Autant dire que ce retour ne passe pas du tout auprès des habitants de l’île, qui d’une part perçoivent bien l’enjeu colonial et les souvenirs encore vifs du dernier passage des CRS, et qui d’autre part ont pu voir les méthodes de la CRS 8 à Mayotte et dans l’Hexagone. On comprend pourquoi l’arrivée de cette compagnie, connue pour tirer à balles réelles au besoin, loin de calmer les tensions, les aggrave.
Deux enjeux, deux tensions, causent les protestations en Martinique et leur brutale répression. Des inégalités de richesse très violentes traversent l’île et sa population : près d’un Martiniquais sur trois vit sous le seuil de pauvreté, tandis que les plus riches se gavent encore plus que dans l’Hexagone. En Outre-mer, c’est la lutte des classes qui apparaît nue, exacerbée dans toute sa violence et sa brutalité.

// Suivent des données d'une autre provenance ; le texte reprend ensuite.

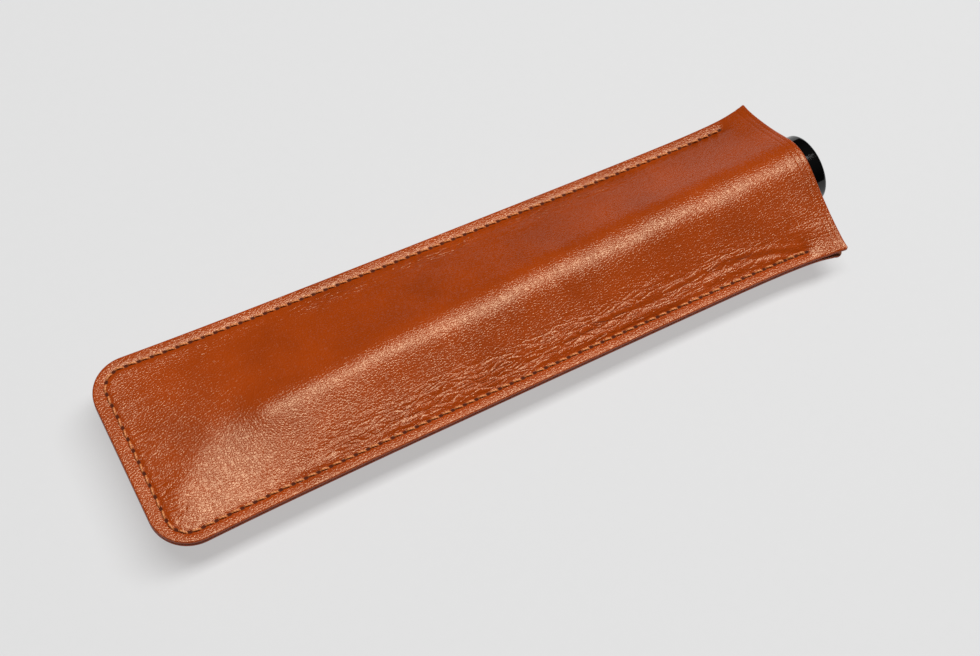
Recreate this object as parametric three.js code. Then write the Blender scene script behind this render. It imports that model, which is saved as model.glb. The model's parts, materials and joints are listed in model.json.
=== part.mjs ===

L’enjeu de classes s’articule avec celui de la colonisation : la Martinique est sous domination française depuis 1635, et l’égalité (en droits) entre Martiniquais et Hexagonaux n’a été reconnue qu’en… 1996. Une odeur de colonialisme flotte dans l’air martiniquais, malgré les « belles heures » de la colonisation qu’a évoqué Bruno Retailleau. Néanmoins, elles n’ont été belles que pour les colons, comme elles sont aujourd’hui belles pour la bourgeoisie locale (qui comme par hasard descend souvent des mêmes colons).
Et face à ces deux tensions (de classe et coloniale), que fait l’État ? L’État bourgeois et colonial réprime durement. Il n’a pas vocation ni intérêt à mettre en œuvre une politique sociale, il ne cherche pas la paix, mais l’ordre (revoir le discours de Retailleau place Beauvau), au profit de la bourgeoisie locale et nationale. Face aux contestations toujours croissantes, l’État bourgeois se mue en État policier : l’appareil répressif se renforce et s’expérimente d’abord en Outre-mer avant de s’appliquer dans l’Hexagone. Reste à voir si matraquer les populations peut éternellement fonctionner : la montagne Pelée commence à s’agiter, mais la colère sociale a déjà commencé à réveiller un autre volcan.